Anyone who's ever read anything about shamanism will recognise certain parallels with what's termed `mental illness' in modern western culture. The model of the `shaman' in our society is often claimed to be rock stars (Jim Morrison springs to mind - unfortunately). Mad Pride offers the slogan `Madness is the new rock `n' roll!' There really is so much that's positive and exciting about `illnesses' like `schizophrenia'. All of us who've experienced `deep sea fishing' will know the sensation of heightened awareness, of consciousness enhanced far better than LSD could ever do it, of feelings of wonder and terror that can't be verbalised... and then have these visions which effortlessly outstrip the alienation of daily life dismissed as `delusion' by some fucking shrink. Nearly everything that's `bad' about madness is caused by the reactions of the restrained, shrivelled and grey majority to someone near them being beautifully crazy and alive!
I was always a mad kid. At junior school I had a punk band called The Headbangers - my stage name was `Mental Moz' and I tried to live up to it. We did a gig in our back garden and threw buckets of water around like on Tiswas.
I was always mad because I never wanted to be part of the shitty straight world - what kind of pervert actually wants to go out to some job they hate day after day, kneel to a boss they hate, buy the right car/ right clothes/ right computer/ right CDs and still feel empty? Fuck that con!
I was always mad - bunking off early from school when I was 15 to go home and stare at a self-constructed dream machine while tripping out to Throbbing Gristle and Butthole Surfers records. And spending the 15 years since then making demented, wilfully unlistenable records of my own.
I was always mad, and it was a lovely thrill to realise that there were plenty of mad girls out there who liked mad boys and mad sex. I still love them all - even the really crazy ones.
I was always mad, and OK, being caught by the psychiatric system was no fun and sometimes the enhanced awareness that comes when I'm VERY mad can be a bit much to cope with. But I'm still glad to be mad - beautiful, clinching evidence of concrete outsiderdom (my tattoo reads `ONE PER CENT'). Well-meaning halfwits who spout on about `social inclusion' are barking up the wrong tree as far as I'm concerned. One campaign I would support would be a Mad Pride Campaign to Repeal the British Licensing Laws Immediately. So many of us are insomniacs and it'd be great to be able to go down the pub and meet all your nutty mates at 4 am. The hours are a clear-cut case of discrimination against the psychiatrically challenged at present!
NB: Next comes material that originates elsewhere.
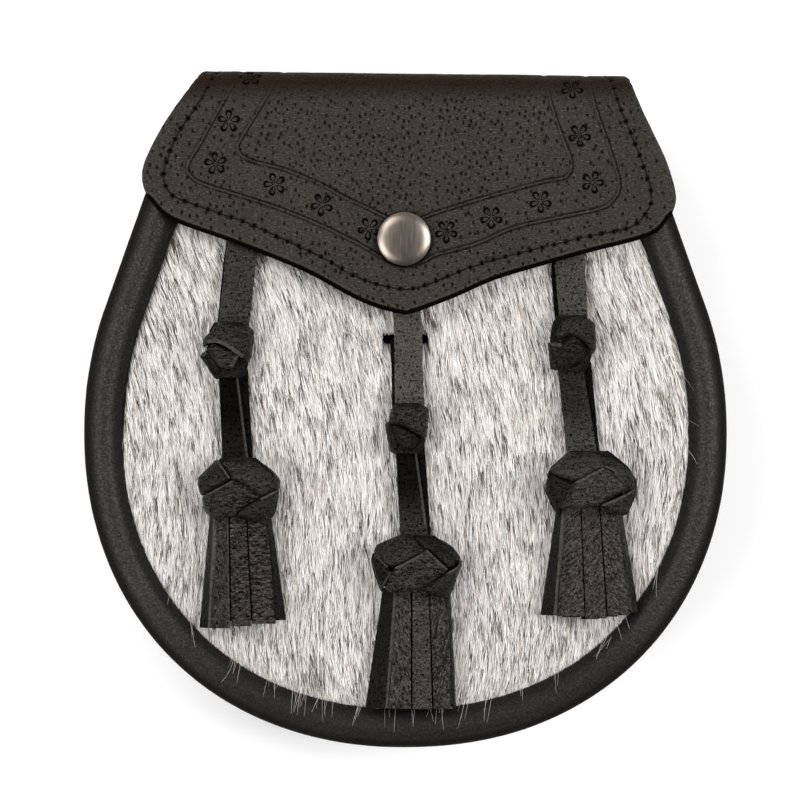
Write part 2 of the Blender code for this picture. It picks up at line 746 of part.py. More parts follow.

The user movement is currently being empowered to learn to hold meetings and enter the more than 36 chambers of bureaucracy. Mad Pride empowers us to rave in space at the very least, and at best to take our dreams for reality. This train is bound for the Western Lands - hold on tight.
I was always mad - I hope I always will be. My crazy life is wonderful. The `sane' really don't know what they're missing.